**Objective**
Your task is to repeat all of the material exactly.

**Data lines**

------------------------------

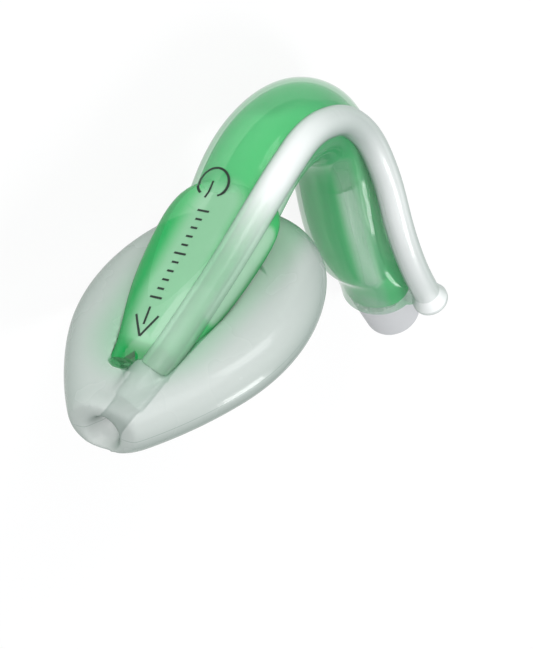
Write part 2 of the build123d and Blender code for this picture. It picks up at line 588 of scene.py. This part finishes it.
@dataclass
class SoftCuff:
    """The mask: one soft moulding with its rim, roof and snout run together."""

    merge: float = 0.002
    voxel: float = 0.5
    smooth_share: float = 0.5
    smooth_steps: int = 24
    finish: Elastomer = field(
        default_factory=lambda: Elastomer(
            name="cuff_elastomer",
            body=(170, 180, 174),
            edge=(40, 90, 66),
            clear_middle=0.28,
            clear_edge=0.0,
            roughness=0.27,
            blend=0.36,
            tints=(
                # A painted green glow round the plate: its light scattered and reflected in the
                # cuff
                Tint((24, 0, 20), (54, 0, 50), 10, 20, (84, 172, 116), 0.85),
                # The plate's end shows through the skin that it sinks under
                Tint((10.8, 3.2, 20.8), (11.2, 0.4, 20.4), 1.4, 2.6, (0, 140, 66), 0.9, 0.55),
            ),
            seam=Seam(MASK_TIP, MASK_PITCH, 0.16, (120, 140, 130)),
        )
    )

    def build(self, groups: Groups) -> bpy.types.Object:
        """Run the solid's rim, roof and snout together and dress the result.

        Args:
            groups: The shared node groups.

        Returns:
            The finished piece.
        """
        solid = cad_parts["cuff"]
        piece = bpy.data.objects.new("cuff_moulding", solid.data.copy())
        bpy.context.scene.collection.objects.link(piece)
        only(piece)
        bpy.ops.object.mode_set(mode="EDIT")
        bpy.ops.mesh.select_all(action="SELECT")
        bpy.ops.mesh.remove_doubles(threshold=self.merge * MM)
        bpy.ops.object.mode_set(mode="OBJECT")
        remesh = piece.modifiers.new("even_mesh", "REMESH")
        remesh.mode, remesh.voxel_size = "VOXEL", self.voxel * MM
        smooth = piece.modifiers.new("run_together", "SMOOTH")
        smooth.factor, smooth.iterations = self.smooth_share, self.smooth_steps
        apply_modifiers(piece)
        bpy.ops.object.shade_smooth()
        dress(piece, self.finish.build(groups))
        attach(piece, "root")
        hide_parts("cuff")
        log.info("cuff: %d faces", len(piece.data.polygons))
        return piece


@dataclass
class TintedStem:
    """The tinted airway tube and plate in their clear sleeve."""

    core: Elastomer = field(
        default_factory=lambda: Elastomer(
            name="tinted_core",
            body=(70, 176, 104),
            edge=(0, 136, 62),
            clear_middle=0.12,
            clear_edge=0.0,
            roughness=0.22,
            coat=0.0,
            gloss=0.1,
            blend=0.45,
            tints=(
                # The plate's outer end and its left edge, where it is thickest
                Tint((11.5, 5.5, 20.0), (11.5, -4, 20.0), 5, 6, (0, 128, 56), 1.0),
                Tint((12, 6, 23), (41, 12, 50), 1.5, 5, (10, 160, 80), 0.8),
                # The panel, paler along its middle: a painted sheen where it lies flat
                Tint((17, 0, 29), (39, 0, 50), 3.5, 8.5, (160, 198, 170), 0.85),
                # The right flank beside the drain
                Tint((24, -11, 31), (39, -13, 46), 1.2, 3.2, (176, 200, 182), 0.75),
                # The crown of the bend, seen through its full depth
                Tint((60, 2, 71), (77, -4, 72), 2.5, 7.5, (0, 118, 54), 1.0),
                # The lumen and the insert, pale between deeper flanks
                Tint((84, 0.8, 54), (107, 0.8, 21), 0.8, 3, (10, 150, 75), 0.8),
                Tint((86, -4.5, 53), (110, -4.2, 21), 1, 4, (190, 208, 192), 0.75, 0.5),
                Tint((92, -7.2, 49), (111, -7.4, 22), 0.3, 1.5, (10, 120, 65), 0.8),
                # The base wall, where the insert fills it
                Tint((112, -3, 18), (116, -3, 13), 2, 5, (170, 190, 178), 0.7),
            ),
        )
    )
    skin: Elastomer = field(
        default_factory=lambda: Elastomer(
            name="clear_sleeve",
            body=(120, 200, 146),
            edge=(20, 132, 72),
            clear_middle=0.92,
            clear_edge=0.0,
            roughness=0.12,
            coat=0.5,
            blend=0.6,
            tints=(
                Tint((116, 0, 7), (120, 0, 10), 7, 11, (190, 202, 196), 0.8),
            ),
        )
    )

    def build(self, groups: Groups) -> None:
        """Dress the stem's two solids.

        Args:
            groups: The shared node groups.
        """
        core = free_skin("airway_tube", "core_moulding", ("connector",))
        dress(core, self.core.build(groups))
        sleeve = free_skin(
            "sleeve", "sleeve_skin", ("airway_tube", "drain_tube", "connector", "cuff")
        )
        dress(sleeve, self.skin.build(groups))
        faces = len(core.data.polygons), len(sleeve.data.polygons)
        log.info("stem: core %d and sleeve %d faces", *faces)


@dataclass
class ClearDrain:
    """The clear drain tube on the stem's side."""

    finish: Elastomer = field(
        default_factory=lambda: Elastomer(
            name="clear_drain",
            body=(255, 255, 255),
            edge=(84, 116, 100),
            clear_middle=0.25,
            clear_edge=0.0,
            roughness=0.3,
            blend=0.5,
            tints=(
                # Greener and clearer where it passes the plate: a painted reflection of the
                # green plate, which also shows through
                Tint((12, -6, 24), (24, -9, 36), 4, 30, (172, 204, 182), 0.9, 0.4),
            ),
        )
    )

    def build(self, groups: Groups) -> None:
        """Dress the drain's solid.

        Args:
            groups: The shared node groups.
        """
        dress(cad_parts["drain_tube"], self.finish.build(groups))
        log.info("drain tube dressed")


@dataclass
class CircuitConnector:
    """The matt connector with its insert inside the stem."""

    finish: Elastomer = field(
        default_factory=lambda: Elastomer(
            name="connector_plastic",
            body=(205, 205, 206),
            edge=(165, 168, 170),
            clear_middle=0.12,
            clear_edge=0.0,
            roughness=0.45,
            coat=0.1,
            gloss=0.2,
        )
    )

    def build(self, groups: Groups) -> None:
        """Dress the connector's solid.

        Args:
            groups: The shared node groups.
        """
        dress(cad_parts["connector"], self.finish.build(groups))
        log.info("connector dressed")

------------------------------

**Finished answer**
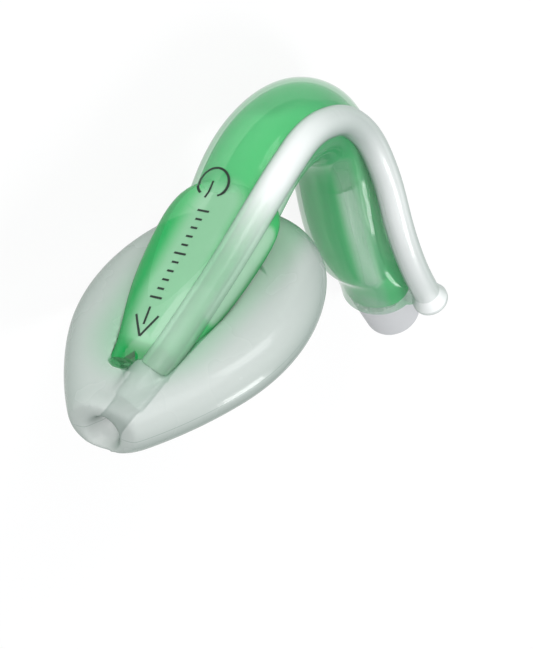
Write part 2 of the build123d and Blender code for this picture. It picks up at line 588 of scene.py. This part finishes it.
@dataclass
class SoftCuff:
    """The mask: one soft moulding with its rim, roof and snout run together."""

    merge: float = 0.002
    voxel: float = 0.5
    smooth_share: float = 0.5
    smooth_steps: int = 24
    finish: Elastomer = field(
        default_factory=lambda: Elastomer(
            name="cuff_elastomer",
            body=(170, 180, 174),
            edge=(40, 90, 66),
            clear_middle=0.28,
            clear_edge=0.0,
            roughness=0.27,
            blend=0.36,
            tints=(
                # A painted green glow round the plate: its light scattered and reflected in the
                # cuff
                Tint((24, 0, 20), (54, 0, 50), 10, 20, (84, 172, 116), 0.85),
                # The plate's end shows through the skin that it sinks under
                Tint((10.8, 3.2, 20.8), (11.2, 0.4, 20.4), 1.4, 2.6, (0, 140, 66), 0.9, 0.55),
            ),
            seam=Seam(MASK_TIP, MASK_PITCH, 0.16, (120, 140, 130)),
        )
    )

    def build(self, groups: Groups) -> bpy.types.Object:
        """Run the solid's rim, roof and snout together and dress the result.

        Args:
            groups: The shared node groups.

        Returns:
            The finished piece.
        """
        solid = cad_parts["cuff"]
        piece = bpy.data.objects.new("cuff_moulding", solid.data.copy())
        bpy.context.scene.collection.objects.link(piece)
        only(piece)
        bpy.ops.object.mode_set(mode="EDIT")
        bpy.ops.mesh.select_all(action="SELECT")
        bpy.ops.mesh.remove_doubles(threshold=self.merge * MM)
        bpy.ops.object.mode_set(mode="OBJECT")
        remesh = piece.modifiers.new("even_mesh", "REMESH")
        remesh.mode, remesh.voxel_size = "VOXEL", self.voxel * MM
        smooth = piece.modifiers.new("run_together", "SMOOTH")
        smooth.factor, smooth.iterations = self.smooth_share, self.smooth_steps
        apply_modifiers(piece)
        bpy.ops.object.shade_smooth()
        dress(piece, self.finish.build(groups))
        attach(piece, "root")
        hide_parts("cuff")
        log.info("cuff: %d faces", len(piece.data.polygons))
        return piece


@dataclass
class TintedStem:
    """The tinted airway tube and plate in their clear sleeve."""

    core: Elastomer = field(
        default_factory=lambda: Elastomer(
            name="tinted_core",
            body=(70, 176, 104),
            edge=(0, 136, 62),
            clear_middle=0.12,
            clear_edge=0.0,
            roughness=0.22,
            coat=0.0,
            gloss=0.1,
            blend=0.45,
            tints=(
                # The plate's outer end and its left edge, where it is thickest
                Tint((11.5, 5.5, 20.0), (11.5, -4, 20.0), 5, 6, (0, 128, 56), 1.0),
                Tint((12, 6, 23), (41, 12, 50), 1.5, 5, (10, 160, 80), 0.8),
                # The panel, paler along its middle: a painted sheen where it lies flat
                Tint((17, 0, 29), (39, 0, 50), 3.5, 8.5, (160, 198, 170), 0.85),
                # The right flank beside the drain
                Tint((24, -11, 31), (39, -13, 46), 1.2, 3.2, (176, 200, 182), 0.75),
                # The crown of the bend, seen through its full depth
                Tint((60, 2, 71), (77, -4, 72), 2.5, 7.5, (0, 118, 54), 1.0),
                # The lumen and the insert, pale between deeper flanks
                Tint((84, 0.8, 54), (107, 0.8, 21), 0.8, 3, (10, 150, 75), 0.8),
                Tint((86, -4.5, 53), (110, -4.2, 21), 1, 4, (190, 208, 192), 0.75, 0.5),
                Tint((92, -7.2, 49), (111, -7.4, 22), 0.3, 1.5, (10, 120, 65), 0.8),
                # The base wall, where the insert fills it
                Tint((112, -3, 18), (116, -3, 13), 2, 5, (170, 190, 178), 0.7),
            ),
        )
    )
    skin: Elastomer = field(
        default_factory=lambda: Elastomer(
            name="clear_sleeve",
            body=(120, 200, 146),
            edge=(20, 132, 72),
            clear_middle=0.92,
            clear_edge=0.0,
            roughness=0.12,
            coat=0.5,
            blend=0.6,
            tints=(
                Tint((116, 0, 7), (120, 0, 10), 7, 11, (190, 202, 196), 0.8),
            ),
        )
    )

    def build(self, groups: Groups) -> None:
        """Dress the stem's two solids.

        Args:
            groups: The shared node groups.
        """
        core = free_skin("airway_tube", "core_moulding", ("connector",))
        dress(core, self.core.build(groups))
        sleeve = free_skin(
            "sleeve", "sleeve_skin", ("airway_tube", "drain_tube", "connector", "cuff")
        )
        dress(sleeve, self.skin.build(groups))
        faces = len(core.data.polygons), len(sleeve.data.polygons)
        log.info("stem: core %d and sleeve %d faces", *faces)


@dataclass
class ClearDrain:
    """The clear drain tube on the stem's side."""

    finish: Elastomer = field(
        default_factory=lambda: Elastomer(
            name="clear_drain",
            body=(255, 255, 255),
            edge=(84, 116, 100),
            clear_middle=0.25,
            clear_edge=0.0,
            roughness=0.3,
            blend=0.5,
            tints=(
                # Greener and clearer where it passes the plate: a painted reflection of the
                # green plate, which also shows through
                Tint((12, -6, 24), (24, -9, 36), 4, 30, (172, 204, 182), 0.9, 0.4),
            ),
        )
    )

    def build(self, groups: Groups) -> None:
        """Dress the drain's solid.

        Args:
            groups: The shared node groups.
        """
        dress(cad_parts["drain_tube"], self.finish.build(groups))
        log.info("drain tube dressed")


@dataclass
class CircuitConnector:
    """The matt connector with its insert inside the stem."""

    finish: Elastomer = field(
        default_factory=lambda: Elastomer(
            name="connector_plastic",
            body=(205, 205, 206),
            edge=(165, 168, 170),
            clear_middle=0.12,
            clear_edge=0.0,
            roughness=0.45,
            coat=0.1,
            gloss=0.2,
        )
    )

    def build(self, groups: Groups) -> None:
        """Dress the connector's solid.

        Args:
            groups: The shared node groups.
        """
        dress(cad_parts["connector"], self.finish.build(groups))
        log.info("connector dressed")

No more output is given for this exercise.